David ben Amram Adani
David ben Amram Adani was a Yemenite Jewish scholar renowned for his authorship of Midrash HaGadol, a collection of homiletical expositions drawn from ancient rabbinic sources. Adani is believed to have descended from a line of prominent Jewish leaders in Aden, as he is referred to in one ancient source as "David b. Amram, the nagid from the city of Aden." Nagid is a title borne by the leader of the Jewish community of Aden from the 12th century.
Life
Little is known of Adani's life, except that he was a gifted poet. All that which remains of his poetry, however, are the rhymed Hebrew poems which he penned at the introduction to each biblical parashah in the Midrash HaGadol, and one poem written for the liturgies cited on the Day of Atonement, entitled Naḍid er-Raḥamīm, in Judeo-Arabic.
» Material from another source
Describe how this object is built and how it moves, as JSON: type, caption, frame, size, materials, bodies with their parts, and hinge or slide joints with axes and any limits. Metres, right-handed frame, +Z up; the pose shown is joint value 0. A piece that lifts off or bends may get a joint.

Other poems of his which have survived are a poetic introduction to the Jewish laws of ritual slaughter and a poem in Aramaic signed with his acrostics.In his capacity as community leader, he had access to rare books of Jewish literature and oral traditions, of which he frequently cites in his Midrash HaGadol. Adani's Midrash HaGadol is the most disseminated of all midrashic literature found in Yemen, all of which being hand-made copies of Adani's work, written before the introduction of the printing press in Yemen. Many of these works are now housed in the manuscript department of major libraries in New York, London and Berlin.